Dis-moi si tu te sers de la verveine ; en mets-tu sur tes mouchoirs ? Mets-en sur ta chemise. Mais non, ne te parfume pas ; le meilleur parfum c’est toi, l’exhalaison de ta propre nature. Allons, demain matin peut-être aurai-je une lettre.

Adieu, je te mords ta lèvre. Y est-elle toujours la petite tache rouge ?

Adieu, mille baisers. À lundi peut-être ; je réapprendrai la saveur des tiens.

À toi, à toi corps et âme.


122. À LA MÊME.
Entièrement inédite.
16 août 1846.

La malédiction s’en mêle ! Au reste il en est toujours ainsi. Ne suffit-il pas que nous désirions quelque chose pour que nous ne puissions l’obtenir ? C’est là la loi de la vie !

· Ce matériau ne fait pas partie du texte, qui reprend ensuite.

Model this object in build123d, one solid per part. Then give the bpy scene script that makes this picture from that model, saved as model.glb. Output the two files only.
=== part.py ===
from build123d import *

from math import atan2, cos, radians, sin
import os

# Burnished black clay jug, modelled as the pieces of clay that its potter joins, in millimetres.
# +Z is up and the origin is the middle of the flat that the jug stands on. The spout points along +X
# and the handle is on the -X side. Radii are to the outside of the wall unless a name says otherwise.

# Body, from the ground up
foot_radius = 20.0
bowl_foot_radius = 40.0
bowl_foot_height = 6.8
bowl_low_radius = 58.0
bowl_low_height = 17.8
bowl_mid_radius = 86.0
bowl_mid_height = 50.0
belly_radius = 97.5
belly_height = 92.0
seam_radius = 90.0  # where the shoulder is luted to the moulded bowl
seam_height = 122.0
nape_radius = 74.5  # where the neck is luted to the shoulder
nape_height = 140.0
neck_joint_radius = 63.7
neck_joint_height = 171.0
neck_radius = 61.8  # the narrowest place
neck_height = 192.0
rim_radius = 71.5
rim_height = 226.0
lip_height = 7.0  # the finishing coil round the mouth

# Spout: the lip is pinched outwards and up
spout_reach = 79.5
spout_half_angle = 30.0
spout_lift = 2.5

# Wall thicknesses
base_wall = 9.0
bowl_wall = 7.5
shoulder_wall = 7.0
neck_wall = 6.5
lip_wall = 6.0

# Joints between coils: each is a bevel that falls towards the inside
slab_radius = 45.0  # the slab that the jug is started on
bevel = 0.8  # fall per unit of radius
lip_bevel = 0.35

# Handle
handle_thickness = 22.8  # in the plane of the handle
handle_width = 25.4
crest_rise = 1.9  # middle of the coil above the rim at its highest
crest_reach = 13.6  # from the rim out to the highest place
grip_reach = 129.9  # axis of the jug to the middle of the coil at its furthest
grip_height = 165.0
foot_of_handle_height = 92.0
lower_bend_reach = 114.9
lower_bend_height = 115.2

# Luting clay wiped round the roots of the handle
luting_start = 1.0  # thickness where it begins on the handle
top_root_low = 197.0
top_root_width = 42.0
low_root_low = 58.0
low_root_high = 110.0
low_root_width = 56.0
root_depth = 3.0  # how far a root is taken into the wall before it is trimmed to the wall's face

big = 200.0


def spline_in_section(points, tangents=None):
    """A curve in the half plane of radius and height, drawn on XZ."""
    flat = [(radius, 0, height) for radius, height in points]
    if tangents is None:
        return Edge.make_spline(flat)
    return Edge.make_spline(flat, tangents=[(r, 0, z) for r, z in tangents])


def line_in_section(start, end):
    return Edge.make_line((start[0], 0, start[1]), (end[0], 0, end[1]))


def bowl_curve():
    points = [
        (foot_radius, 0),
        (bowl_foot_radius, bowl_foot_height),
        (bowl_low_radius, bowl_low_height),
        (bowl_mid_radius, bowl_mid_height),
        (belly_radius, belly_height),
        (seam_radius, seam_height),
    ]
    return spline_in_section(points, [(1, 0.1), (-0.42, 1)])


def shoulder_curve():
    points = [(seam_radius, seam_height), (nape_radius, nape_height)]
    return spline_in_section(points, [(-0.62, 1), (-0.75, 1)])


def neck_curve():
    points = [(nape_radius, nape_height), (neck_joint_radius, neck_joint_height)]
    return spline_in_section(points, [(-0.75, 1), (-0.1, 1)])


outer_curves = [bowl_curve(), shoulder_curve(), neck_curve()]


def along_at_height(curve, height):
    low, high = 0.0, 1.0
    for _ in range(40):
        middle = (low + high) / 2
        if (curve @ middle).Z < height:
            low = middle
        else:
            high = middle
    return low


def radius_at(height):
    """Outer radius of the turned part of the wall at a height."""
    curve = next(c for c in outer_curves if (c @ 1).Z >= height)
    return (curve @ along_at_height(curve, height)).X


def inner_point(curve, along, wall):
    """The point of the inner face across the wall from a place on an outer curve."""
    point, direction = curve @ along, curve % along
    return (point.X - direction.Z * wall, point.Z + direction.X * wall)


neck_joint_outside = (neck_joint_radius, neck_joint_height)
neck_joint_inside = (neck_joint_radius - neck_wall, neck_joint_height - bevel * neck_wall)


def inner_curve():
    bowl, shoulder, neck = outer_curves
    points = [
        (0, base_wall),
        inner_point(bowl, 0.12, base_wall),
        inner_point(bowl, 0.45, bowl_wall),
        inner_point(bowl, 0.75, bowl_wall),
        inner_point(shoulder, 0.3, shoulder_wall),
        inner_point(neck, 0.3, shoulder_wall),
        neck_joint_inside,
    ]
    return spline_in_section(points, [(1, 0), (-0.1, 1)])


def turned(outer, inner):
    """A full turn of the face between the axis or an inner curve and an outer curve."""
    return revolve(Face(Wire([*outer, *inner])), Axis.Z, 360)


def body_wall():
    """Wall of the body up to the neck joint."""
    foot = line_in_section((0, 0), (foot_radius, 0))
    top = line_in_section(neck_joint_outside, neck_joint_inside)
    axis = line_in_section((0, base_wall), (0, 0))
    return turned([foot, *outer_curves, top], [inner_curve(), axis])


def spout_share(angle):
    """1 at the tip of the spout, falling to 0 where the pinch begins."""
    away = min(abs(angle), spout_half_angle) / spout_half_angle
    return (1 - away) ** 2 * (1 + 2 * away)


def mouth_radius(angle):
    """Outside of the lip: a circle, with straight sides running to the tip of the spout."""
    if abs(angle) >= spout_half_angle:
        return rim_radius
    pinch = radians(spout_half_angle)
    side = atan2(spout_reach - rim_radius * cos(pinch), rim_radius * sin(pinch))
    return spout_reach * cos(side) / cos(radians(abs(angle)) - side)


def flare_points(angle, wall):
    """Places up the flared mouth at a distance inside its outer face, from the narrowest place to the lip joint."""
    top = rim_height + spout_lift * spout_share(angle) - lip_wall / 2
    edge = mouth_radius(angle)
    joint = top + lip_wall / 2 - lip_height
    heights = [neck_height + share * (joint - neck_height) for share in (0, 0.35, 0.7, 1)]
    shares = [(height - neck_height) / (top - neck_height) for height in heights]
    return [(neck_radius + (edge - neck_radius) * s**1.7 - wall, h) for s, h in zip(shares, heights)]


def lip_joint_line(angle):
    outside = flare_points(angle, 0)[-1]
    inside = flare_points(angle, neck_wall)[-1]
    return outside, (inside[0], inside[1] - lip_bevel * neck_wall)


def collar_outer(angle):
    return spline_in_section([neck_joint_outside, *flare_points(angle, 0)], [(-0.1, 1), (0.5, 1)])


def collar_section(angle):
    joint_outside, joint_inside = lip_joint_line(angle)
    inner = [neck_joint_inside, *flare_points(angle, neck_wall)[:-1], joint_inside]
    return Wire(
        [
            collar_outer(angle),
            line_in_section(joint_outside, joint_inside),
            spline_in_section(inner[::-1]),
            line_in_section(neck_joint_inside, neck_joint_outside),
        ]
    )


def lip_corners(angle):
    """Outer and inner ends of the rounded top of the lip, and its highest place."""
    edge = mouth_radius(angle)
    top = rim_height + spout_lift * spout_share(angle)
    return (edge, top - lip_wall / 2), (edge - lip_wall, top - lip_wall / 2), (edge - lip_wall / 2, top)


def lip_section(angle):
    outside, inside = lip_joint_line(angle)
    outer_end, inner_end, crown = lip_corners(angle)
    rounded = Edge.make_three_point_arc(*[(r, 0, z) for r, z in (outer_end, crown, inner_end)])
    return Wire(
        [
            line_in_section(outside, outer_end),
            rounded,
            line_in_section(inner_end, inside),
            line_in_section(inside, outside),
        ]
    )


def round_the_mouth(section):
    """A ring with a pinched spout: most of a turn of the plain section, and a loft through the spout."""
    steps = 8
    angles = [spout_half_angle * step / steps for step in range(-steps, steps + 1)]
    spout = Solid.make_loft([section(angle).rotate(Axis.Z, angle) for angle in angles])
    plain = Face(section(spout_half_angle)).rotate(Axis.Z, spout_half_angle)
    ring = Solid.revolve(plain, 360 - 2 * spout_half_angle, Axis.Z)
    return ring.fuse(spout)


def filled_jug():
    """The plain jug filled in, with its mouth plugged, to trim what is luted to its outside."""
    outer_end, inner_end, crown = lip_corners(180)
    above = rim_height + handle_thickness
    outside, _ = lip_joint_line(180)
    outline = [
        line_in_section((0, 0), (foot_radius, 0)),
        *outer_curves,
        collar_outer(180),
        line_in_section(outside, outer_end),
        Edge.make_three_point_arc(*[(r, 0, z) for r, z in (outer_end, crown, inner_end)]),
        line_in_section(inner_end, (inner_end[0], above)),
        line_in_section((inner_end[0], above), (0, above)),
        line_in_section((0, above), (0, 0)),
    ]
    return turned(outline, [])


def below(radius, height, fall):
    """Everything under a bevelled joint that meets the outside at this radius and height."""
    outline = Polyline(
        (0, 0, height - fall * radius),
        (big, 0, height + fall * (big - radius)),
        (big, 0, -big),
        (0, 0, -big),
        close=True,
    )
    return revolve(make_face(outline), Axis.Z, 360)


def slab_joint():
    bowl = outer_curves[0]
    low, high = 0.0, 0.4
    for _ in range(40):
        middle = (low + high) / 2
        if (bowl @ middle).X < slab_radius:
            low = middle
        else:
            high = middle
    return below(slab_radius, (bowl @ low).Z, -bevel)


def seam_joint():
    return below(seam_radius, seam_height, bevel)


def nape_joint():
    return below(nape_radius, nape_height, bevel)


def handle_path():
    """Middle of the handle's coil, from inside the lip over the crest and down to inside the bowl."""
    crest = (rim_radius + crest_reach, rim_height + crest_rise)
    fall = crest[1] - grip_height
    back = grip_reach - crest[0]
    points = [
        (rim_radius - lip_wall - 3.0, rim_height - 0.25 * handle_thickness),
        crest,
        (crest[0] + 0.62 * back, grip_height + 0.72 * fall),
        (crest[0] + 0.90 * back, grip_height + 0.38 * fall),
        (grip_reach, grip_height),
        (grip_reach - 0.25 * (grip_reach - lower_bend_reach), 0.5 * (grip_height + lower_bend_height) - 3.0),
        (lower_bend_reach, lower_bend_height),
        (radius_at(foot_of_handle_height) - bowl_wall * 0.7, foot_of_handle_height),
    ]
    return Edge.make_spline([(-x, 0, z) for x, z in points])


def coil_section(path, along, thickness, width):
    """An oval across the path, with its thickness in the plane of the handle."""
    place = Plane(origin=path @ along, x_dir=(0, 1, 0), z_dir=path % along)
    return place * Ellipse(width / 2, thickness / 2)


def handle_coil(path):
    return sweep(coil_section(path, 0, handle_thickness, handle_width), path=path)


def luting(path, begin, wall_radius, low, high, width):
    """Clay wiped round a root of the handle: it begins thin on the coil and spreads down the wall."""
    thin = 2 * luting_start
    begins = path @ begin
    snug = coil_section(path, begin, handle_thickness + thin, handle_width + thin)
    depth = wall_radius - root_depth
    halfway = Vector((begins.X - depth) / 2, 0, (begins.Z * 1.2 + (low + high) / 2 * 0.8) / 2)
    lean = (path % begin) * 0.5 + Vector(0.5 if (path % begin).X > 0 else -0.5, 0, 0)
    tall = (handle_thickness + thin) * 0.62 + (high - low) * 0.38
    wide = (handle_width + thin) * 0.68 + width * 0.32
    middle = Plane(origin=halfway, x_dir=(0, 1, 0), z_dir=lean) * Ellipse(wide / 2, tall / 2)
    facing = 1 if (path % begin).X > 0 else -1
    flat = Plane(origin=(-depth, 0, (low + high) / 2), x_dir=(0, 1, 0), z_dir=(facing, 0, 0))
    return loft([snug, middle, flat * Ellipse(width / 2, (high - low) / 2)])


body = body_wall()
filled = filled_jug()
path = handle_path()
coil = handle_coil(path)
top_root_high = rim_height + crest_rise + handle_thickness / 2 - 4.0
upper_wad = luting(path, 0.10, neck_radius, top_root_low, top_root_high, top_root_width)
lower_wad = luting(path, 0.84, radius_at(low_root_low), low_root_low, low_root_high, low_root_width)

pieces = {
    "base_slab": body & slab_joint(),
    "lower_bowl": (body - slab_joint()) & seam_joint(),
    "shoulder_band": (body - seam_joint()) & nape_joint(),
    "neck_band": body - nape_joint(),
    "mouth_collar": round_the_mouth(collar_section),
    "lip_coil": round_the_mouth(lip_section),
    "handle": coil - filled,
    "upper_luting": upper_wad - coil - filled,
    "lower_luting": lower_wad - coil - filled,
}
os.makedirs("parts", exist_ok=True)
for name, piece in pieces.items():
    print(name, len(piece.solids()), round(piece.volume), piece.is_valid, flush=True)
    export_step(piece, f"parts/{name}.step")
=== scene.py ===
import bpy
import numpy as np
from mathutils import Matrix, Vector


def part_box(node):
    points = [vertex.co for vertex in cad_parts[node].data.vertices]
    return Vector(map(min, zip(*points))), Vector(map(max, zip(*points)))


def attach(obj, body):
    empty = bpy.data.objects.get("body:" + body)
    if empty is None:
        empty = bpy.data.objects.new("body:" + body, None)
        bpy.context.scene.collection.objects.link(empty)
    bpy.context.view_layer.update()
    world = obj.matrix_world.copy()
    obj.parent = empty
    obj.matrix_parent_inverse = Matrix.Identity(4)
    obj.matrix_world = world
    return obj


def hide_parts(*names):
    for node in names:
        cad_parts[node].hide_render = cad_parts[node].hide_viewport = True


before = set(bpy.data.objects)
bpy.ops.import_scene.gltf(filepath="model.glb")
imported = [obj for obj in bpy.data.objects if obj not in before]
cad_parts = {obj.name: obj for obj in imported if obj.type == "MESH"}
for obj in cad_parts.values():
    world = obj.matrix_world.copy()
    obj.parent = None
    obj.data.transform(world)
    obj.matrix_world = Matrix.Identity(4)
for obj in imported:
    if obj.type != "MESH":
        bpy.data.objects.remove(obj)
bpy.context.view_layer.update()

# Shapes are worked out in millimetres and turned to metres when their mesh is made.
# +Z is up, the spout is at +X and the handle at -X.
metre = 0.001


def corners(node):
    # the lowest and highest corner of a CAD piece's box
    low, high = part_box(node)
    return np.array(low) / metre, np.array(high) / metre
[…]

Impossible me sera d’être à Paris ce soir ; j’ai la tête toute enveloppée de linges et de bouillie, à cause de mes affreux clous qui me tiennent tout le corps. Je suis couché sans pouvoir remuer et écris ceci couché ; mais je me traite avec un acharnement qu’on n’a jamais vu ; nous en rirons ensemble.

Je n’ose croire que j’arriverai à Paris demain mardi. Il se pourrait pourtant, mais n’y compte pas. Ce serait donc pour mercredi, toujours à l’heure dite.